WHAT THE EXERCISE ASKS
Begin with the line containing "body_shell();" and end with the line containing "obj.matrix_world = Matrix.Identity(4)"; set down that block verbatim and nothing else.

PROVIDED DATA

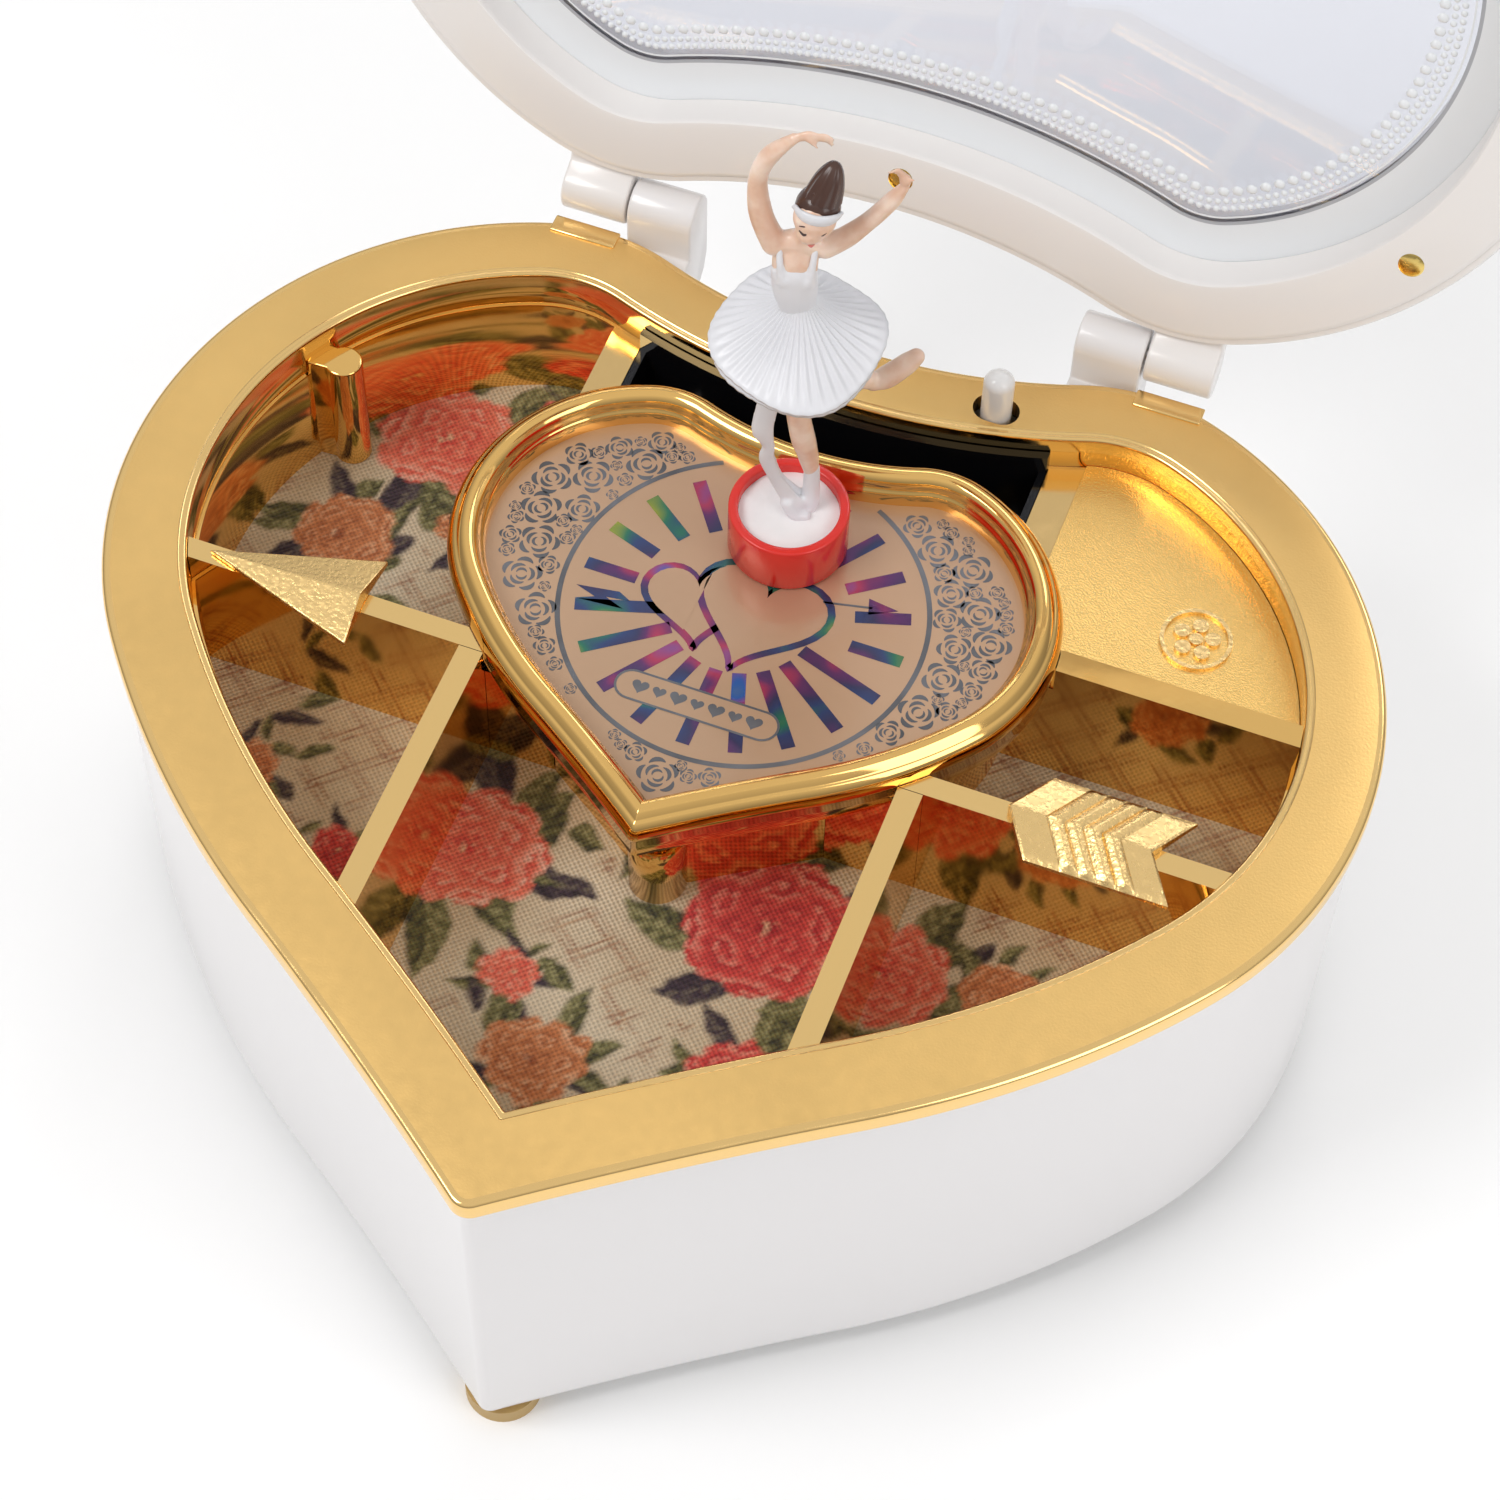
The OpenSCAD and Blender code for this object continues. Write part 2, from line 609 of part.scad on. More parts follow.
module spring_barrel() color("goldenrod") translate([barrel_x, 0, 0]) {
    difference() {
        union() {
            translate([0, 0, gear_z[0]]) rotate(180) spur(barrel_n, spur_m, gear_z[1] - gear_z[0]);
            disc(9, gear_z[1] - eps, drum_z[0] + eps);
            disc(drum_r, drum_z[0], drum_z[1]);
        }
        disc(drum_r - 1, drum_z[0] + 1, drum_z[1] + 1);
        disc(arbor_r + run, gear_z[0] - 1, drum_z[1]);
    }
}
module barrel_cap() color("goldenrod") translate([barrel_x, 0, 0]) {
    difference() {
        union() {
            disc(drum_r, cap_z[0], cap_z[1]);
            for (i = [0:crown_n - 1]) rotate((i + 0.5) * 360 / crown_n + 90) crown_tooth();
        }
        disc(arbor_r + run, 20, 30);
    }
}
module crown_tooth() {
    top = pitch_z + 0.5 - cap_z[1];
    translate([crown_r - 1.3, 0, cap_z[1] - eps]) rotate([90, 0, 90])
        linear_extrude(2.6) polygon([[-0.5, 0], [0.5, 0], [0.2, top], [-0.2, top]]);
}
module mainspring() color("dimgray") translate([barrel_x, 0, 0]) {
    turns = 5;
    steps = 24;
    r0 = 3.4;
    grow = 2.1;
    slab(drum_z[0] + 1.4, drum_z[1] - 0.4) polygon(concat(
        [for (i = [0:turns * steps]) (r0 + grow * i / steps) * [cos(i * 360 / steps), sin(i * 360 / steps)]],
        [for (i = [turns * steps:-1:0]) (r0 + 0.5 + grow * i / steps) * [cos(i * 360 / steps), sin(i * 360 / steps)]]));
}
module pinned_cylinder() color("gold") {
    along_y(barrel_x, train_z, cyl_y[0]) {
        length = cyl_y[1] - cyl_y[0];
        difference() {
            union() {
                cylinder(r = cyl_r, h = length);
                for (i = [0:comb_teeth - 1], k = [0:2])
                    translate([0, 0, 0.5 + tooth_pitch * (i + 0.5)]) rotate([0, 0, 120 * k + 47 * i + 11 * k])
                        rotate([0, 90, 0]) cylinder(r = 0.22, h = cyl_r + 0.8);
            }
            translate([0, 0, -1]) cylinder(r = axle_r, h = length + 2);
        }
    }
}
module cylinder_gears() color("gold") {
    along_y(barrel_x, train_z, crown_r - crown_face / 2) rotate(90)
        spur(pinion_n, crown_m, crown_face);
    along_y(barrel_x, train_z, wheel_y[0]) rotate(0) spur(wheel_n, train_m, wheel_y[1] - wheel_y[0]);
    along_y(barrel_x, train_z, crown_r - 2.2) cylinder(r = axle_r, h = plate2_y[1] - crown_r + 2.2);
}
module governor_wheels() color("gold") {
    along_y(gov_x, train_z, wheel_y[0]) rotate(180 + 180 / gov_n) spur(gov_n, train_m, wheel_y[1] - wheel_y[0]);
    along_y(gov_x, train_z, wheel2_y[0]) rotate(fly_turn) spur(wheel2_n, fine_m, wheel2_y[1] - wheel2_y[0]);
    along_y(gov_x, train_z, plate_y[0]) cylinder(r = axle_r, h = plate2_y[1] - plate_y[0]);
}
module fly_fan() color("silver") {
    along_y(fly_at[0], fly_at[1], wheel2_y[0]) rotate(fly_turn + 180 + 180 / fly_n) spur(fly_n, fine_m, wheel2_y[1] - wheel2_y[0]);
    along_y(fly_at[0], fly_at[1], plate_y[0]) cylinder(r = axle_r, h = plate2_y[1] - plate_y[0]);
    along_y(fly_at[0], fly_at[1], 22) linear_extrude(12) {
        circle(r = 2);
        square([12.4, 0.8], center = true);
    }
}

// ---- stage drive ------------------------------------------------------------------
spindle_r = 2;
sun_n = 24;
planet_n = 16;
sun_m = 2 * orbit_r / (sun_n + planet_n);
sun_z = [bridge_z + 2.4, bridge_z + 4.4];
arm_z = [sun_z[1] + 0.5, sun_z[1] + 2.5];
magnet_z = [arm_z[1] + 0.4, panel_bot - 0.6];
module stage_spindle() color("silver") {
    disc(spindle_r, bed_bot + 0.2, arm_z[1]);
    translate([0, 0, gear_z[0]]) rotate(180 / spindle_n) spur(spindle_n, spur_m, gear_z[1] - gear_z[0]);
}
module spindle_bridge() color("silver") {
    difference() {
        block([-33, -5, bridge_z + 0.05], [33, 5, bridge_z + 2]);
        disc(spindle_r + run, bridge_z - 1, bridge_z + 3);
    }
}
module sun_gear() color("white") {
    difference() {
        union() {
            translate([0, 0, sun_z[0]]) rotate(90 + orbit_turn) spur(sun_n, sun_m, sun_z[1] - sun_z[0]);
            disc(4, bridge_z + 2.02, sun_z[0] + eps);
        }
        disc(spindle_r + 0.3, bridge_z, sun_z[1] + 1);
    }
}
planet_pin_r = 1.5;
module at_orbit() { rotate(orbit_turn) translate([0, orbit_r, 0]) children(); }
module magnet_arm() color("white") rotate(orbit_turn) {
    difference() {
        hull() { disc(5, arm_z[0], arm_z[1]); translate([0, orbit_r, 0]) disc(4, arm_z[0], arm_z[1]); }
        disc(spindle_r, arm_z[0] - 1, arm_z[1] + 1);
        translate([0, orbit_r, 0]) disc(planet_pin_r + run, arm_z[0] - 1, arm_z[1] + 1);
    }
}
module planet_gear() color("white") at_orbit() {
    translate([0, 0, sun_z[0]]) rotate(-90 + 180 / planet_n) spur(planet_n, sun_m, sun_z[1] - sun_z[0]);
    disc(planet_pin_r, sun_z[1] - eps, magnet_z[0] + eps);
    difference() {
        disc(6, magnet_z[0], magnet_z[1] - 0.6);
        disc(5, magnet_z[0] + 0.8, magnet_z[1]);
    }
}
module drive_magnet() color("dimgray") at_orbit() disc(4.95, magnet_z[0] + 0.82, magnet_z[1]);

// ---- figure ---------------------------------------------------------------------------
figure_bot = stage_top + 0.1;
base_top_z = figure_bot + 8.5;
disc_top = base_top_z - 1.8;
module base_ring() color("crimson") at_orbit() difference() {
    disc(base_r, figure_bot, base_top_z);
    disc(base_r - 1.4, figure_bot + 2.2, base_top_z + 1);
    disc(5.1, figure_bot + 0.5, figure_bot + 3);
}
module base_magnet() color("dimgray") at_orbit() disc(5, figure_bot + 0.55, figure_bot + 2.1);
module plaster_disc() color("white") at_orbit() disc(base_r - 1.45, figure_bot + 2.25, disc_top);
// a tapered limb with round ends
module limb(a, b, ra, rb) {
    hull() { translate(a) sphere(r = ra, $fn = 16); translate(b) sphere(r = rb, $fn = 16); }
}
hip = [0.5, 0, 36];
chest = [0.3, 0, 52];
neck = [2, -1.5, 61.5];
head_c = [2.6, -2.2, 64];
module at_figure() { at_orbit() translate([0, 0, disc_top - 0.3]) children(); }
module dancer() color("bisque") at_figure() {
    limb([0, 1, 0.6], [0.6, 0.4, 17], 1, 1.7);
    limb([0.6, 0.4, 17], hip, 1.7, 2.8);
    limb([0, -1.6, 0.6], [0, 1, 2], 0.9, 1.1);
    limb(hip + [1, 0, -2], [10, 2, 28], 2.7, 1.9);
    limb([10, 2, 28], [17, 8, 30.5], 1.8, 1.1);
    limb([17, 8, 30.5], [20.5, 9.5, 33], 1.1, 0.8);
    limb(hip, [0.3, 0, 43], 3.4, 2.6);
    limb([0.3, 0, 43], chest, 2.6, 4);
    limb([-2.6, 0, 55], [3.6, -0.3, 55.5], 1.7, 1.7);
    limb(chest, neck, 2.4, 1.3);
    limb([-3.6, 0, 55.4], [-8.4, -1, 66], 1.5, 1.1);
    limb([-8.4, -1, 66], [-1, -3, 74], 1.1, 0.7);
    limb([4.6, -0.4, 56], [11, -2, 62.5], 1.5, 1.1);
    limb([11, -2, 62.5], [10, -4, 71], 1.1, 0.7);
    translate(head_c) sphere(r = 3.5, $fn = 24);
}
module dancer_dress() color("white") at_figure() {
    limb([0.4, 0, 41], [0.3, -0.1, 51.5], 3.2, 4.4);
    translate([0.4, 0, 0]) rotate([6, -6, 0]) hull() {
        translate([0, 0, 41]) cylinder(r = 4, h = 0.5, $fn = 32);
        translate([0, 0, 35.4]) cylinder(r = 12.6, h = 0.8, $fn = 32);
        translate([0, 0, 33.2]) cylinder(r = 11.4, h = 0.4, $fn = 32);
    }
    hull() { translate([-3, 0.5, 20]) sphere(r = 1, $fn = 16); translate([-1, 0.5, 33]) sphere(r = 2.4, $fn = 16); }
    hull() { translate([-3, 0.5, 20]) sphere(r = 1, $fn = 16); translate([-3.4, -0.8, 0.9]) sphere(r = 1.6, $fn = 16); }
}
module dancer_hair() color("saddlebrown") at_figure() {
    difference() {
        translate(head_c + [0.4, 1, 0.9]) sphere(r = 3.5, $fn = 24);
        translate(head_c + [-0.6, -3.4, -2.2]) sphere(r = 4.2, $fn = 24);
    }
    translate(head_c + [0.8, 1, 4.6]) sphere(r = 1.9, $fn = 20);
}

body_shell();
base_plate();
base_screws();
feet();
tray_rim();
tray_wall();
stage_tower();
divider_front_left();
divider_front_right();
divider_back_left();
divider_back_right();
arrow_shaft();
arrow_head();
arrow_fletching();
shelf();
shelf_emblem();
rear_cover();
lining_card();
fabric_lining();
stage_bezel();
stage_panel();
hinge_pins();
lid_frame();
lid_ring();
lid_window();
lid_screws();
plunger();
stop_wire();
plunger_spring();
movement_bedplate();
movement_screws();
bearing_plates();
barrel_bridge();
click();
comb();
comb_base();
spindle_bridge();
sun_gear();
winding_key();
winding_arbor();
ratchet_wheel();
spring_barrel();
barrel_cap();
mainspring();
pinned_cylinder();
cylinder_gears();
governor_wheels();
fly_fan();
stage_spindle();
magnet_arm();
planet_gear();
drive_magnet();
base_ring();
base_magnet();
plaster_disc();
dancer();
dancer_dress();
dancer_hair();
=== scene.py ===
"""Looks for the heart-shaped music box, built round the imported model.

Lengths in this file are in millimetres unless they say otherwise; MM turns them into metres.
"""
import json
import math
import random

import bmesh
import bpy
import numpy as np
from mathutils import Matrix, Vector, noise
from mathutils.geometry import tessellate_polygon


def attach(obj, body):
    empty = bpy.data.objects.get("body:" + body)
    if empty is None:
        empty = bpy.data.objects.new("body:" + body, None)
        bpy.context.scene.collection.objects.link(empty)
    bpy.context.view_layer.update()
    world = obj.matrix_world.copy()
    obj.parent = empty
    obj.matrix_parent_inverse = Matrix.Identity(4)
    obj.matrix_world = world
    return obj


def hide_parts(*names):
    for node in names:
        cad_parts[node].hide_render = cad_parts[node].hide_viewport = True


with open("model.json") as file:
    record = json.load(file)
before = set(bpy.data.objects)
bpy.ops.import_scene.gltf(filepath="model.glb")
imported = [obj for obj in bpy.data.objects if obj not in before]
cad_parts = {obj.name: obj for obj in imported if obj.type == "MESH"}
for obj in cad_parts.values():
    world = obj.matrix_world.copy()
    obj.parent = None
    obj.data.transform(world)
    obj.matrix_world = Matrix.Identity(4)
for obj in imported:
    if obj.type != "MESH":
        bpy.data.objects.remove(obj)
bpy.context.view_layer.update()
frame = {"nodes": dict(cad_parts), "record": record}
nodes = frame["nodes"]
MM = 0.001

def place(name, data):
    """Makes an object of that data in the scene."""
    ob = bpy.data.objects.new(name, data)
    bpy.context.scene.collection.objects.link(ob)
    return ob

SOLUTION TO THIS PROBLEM
body_shell();
base_plate();
base_screws();
feet();
tray_rim();
tray_wall();
stage_tower();
divider_front_left();
divider_front_right();
divider_back_left();
divider_back_right();
arrow_shaft();
arrow_head();
arrow_fletching();
shelf();
shelf_emblem();
rear_cover();
lining_card();
fabric_lining();
stage_bezel();
stage_panel();
hinge_pins();
lid_frame();
lid_ring();
lid_window();
lid_screws();
plunger();
stop_wire();
plunger_spring();
movement_bedplate();
movement_screws();
bearing_plates();
barrel_bridge();
click();
comb();
comb_base();
spindle_bridge();
sun_gear();
winding_key();
winding_arbor();
ratchet_wheel();
spring_barrel();
barrel_cap();
mainspring();
pinned_cylinder();
cylinder_gears();
governor_wheels();
fly_fan();
stage_spindle();
magnet_arm();
planet_gear();
drive_magnet();
base_ring();
base_magnet();
plaster_disc();
dancer();
dancer_dress();
dancer_hair();
=== scene.py ===
"""Looks for the heart-shaped music box, built round the imported model.

Lengths in this file are in millimetres unless they say otherwise; MM turns them into metres.
"""
import json
import math
import random

import bmesh
import bpy
import numpy as np
from mathutils import Matrix, Vector, noise
from mathutils.geometry import tessellate_polygon


def attach(obj, body):
    empty = bpy.data.objects.get("body:" + body)
    if empty is None:
        empty = bpy.data.objects.new("body:" + body, None)
        bpy.context.scene.collection.objects.link(empty)
    bpy.context.view_layer.update()
    world = obj.matrix_world.copy()
    obj.parent = empty
    obj.matrix_parent_inverse = Matrix.Identity(4)
    obj.matrix_world = world
    return obj


def hide_parts(*names):
    for node in names:
        cad_parts[node].hide_render = cad_parts[node].hide_viewport = True


with open("model.json") as file:
    record = json.load(file)
before = set(bpy.data.objects)
bpy.ops.import_scene.gltf(filepath="model.glb")
imported = [obj for obj in bpy.data.objects if obj not in before]
cad_parts = {obj.name: obj for obj in imported if obj.type == "MESH"}
for obj in cad_parts.values():
    world = obj.matrix_world.copy()
    obj.parent = None
    obj.data.transform(world)
    obj.matrix_world = Matrix.Identity(4)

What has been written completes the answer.